From BM25 to Corrective RAG: Benchmarking Retrieval Strategies for Text-and-Table Documents
AI 摘要
该论文系统评估了多种检索策略在文本和表格混合金融文档上的RAG系统性能,并提出了优化建议。
主要贡献
- 系统评估多种检索策略
- 发现BM25在金融文档上优于部分语义检索
- 提供了RAG系统在混合文档上的优化建议
方法论
通过金融QA基准测试,对比了稀疏检索、稠密检索、混合检索等多种检索策略,并评估了检索和生成质量。
原文摘要
Retrieval-Augmented Generation (RAG) systems critically depend on retrieval quality, yet no systematic comparison of modern retrieval methods exists for heterogeneous documents containing both text and tabular data. We benchmark ten retrieval strategies spanning sparse, dense, hybrid fusion, cross-encoder reranking, query expansion, index augmentation, and adaptive retrieval on a challenging financial QA benchmark of 23,088 queries over 7,318 documents with mixed text-and-table content.

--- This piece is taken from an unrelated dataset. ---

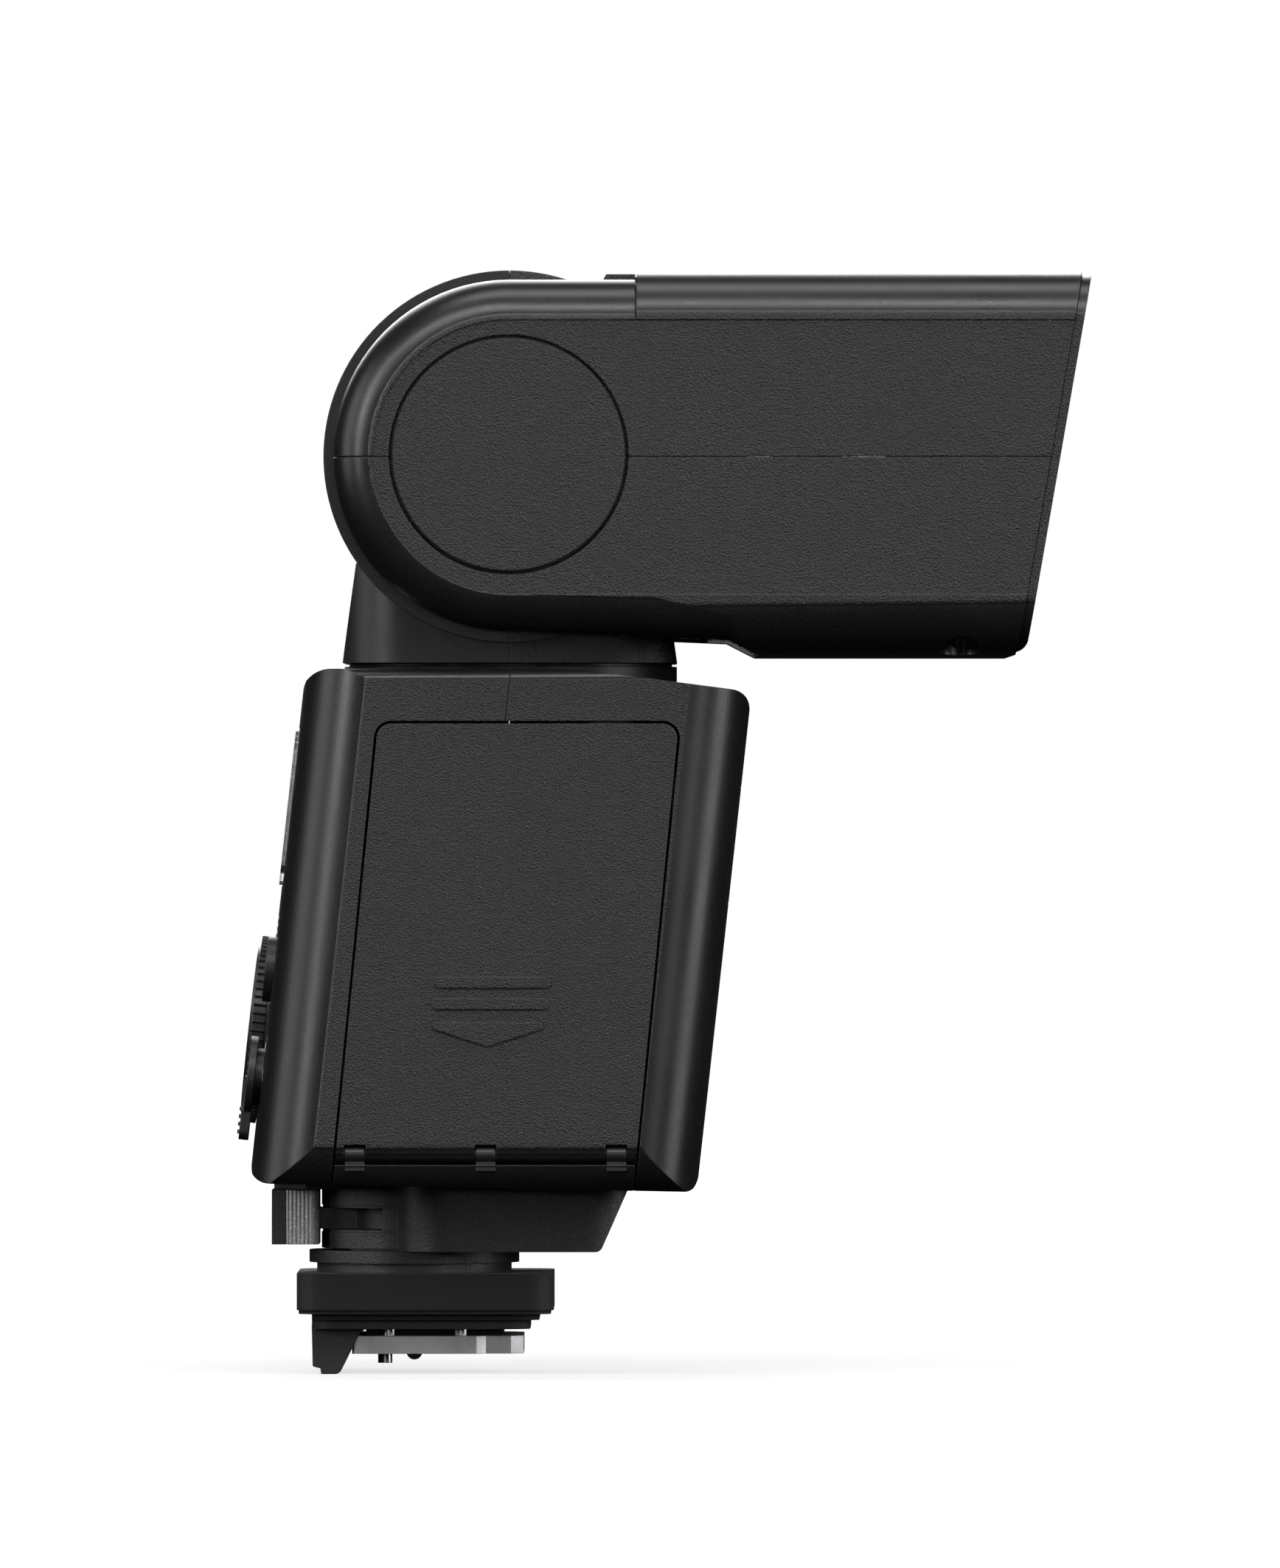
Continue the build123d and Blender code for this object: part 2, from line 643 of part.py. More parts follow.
def hub_zone(grow):
    """Side view of the space between the cheeks that the hub and neck sweep through."""
    stop_angle = radians(62)
    centre = (AXIS_FORWARD, TILT_HEIGHT)
    drum = Pos(*centre) * Circle(HUB_RADIUS + HUB_GAP + grow)
    shift = grow / sin(stop_angle)
    over = outline([
        (AXIS_FORWARD + shift, TILT_HEIGHT, 0),
        (AXIS_FORWARD + shift + 40 * cos(stop_angle), TILT_HEIGHT + 40 * sin(stop_angle), 0),
        (-25, TILT_HEIGHT + 40 * sin(stop_angle), 0),
        (-25, TILT_HEIGHT, 0),
    ])
    under = outline([
        (-25, TILT_HEIGHT, 0),
        (AXIS_FORWARD, TILT_HEIGHT, 0),
        (27.9 + grow, 84.6, 0),
        (30.75 + grow, 74.4, 0),
        (31.6 + grow, 60, 0),
        (-25, 60, 0),
    ])
    return drum + over + under


def panel_face():
    """Side view of the flat, slightly sunk side panel of the head."""
    rear_radius = HEAD_REAR_RADIUS - 4.0
    edges = [
        ThreePointArc(
            (AXIS_FORWARD, PANEL_TOP), (AXIS_FORWARD - rear_radius, TILT_HEIGHT), (AXIS_FORWARD, PANEL_BOTTOM)
        ),
        Line((AXIS_FORWARD, PANEL_BOTTOM), (90, PANEL_BOTTOM)),
        Line((90, PANEL_BOTTOM), (90, PANEL_TOP)),
        Line((90, PANEL_TOP), (AXIS_FORWARD, PANEL_TOP)),
    ]
    return make_face(edges)


def head_shells():
    """Upper shell, lower shell and top cover."""
    inside = head_envelope(WALL, 6.0) - side_prism(hub_zone(WALL), CHEEK_INNER + WALL)
    boss = both_sides(rod_z(ADAPTER_RADIUS + 1.0, 60, ADAPTER_TOP + 0.9, ADAPTER_X, ADAPTER_FORWARD))
    inside -= boss
    shell = head_envelope(0) - side_prism(hub_zone(0), CHEEK_INNER)
    shell -= inside
    shell &= front_slice(1.0, 120)
    for hand in (-1, 1):
        shell -= side_slab(panel_face(), hand * (HEAD_HALF_WIDTH - PANEL_SUNK), hand * 40)
        shell -= rod_x(CAP_RECESS_RADIUS, *sorted((hand * 33.6, hand * 40)), AXIS_FORWARD, TILT_HEIGHT)
        shell -= rod_x(8.45, *sorted((hand * 23, hand * 27)), AXIS_FORWARD, TILT_HEIGHT)
        shell -= rod_z(ADAPTER_RADIUS, 60, ADAPTER_TOP, hand * ADAPTER_X, ADAPTER_FORWARD)
    for x_from, x_to, y_off, z_off in cap_screw_places():
        shell -= rod_x(1.7, x_from, x_to, AXIS_FORWARD + y_off, TILT_HEIGHT + z_off)
    top_zone = block(-60, 60, TOP_COVER_REAR, 120, PANEL_TOP, 130)
    low_zone = block(-60, 60, -60, 120, 0, SHELL_SEAM - SEAM_GAP)
    high_zone = block(-60, 60, -60, 120, SHELL_SEAM + SEAM_GAP, 130)
    clear_top = block(-60, 60, TOP_COVER_REAR, 120, PANEL_TOP - 2 * SEAM_GAP, 130)
    groove = block(-60, 60, TOP_COVER_REAR - 0.12, 120, PANEL_TOP - 2 * SEAM_GAP, 130) - head_envelope(0.3)
    return (shell & high_zone) - clear_top - groove, shell & low_zone, shell & top_zone


def cap_screw_places():
    """X range and offsets from the tilt axis of the screws under each cap."""
    places = []
    for x_from, x_to in ((31.5, 34.0), (-34.0, -31.5)):
        for turn in (90, 210, 330):
            places.append((x_from, x_to, 8.2 * cos(radians(turn)), 8.2 * sin(radians(turn))))
    return places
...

We evaluate retrieval quality via Recall@k, MRR, and nDCG, and end-to-end generation quality via Number Match, with paired bootstrap significance testing. Our results show that (1) a two-stage pipeline combining hybrid retrieval with neural reranking achieves Recall@5 of 0.816 and MRR@3 of 0.605, outperforming all single-stage methods by a large margin; (2) BM25 outperforms state-of-the-art dense retrieval on financial documents, challenging the common assumption that semantic search universally dominates; and (3) query expansion methods (HyDE, multi-query) and adaptive retrieval provide limited benefit for precise numerical queries, while contextual retrieval yields consistent gains. We provide ablation studies on fusion methods and reranker depth, actionable cost-accuracy recommendations, and release our full benchmark code.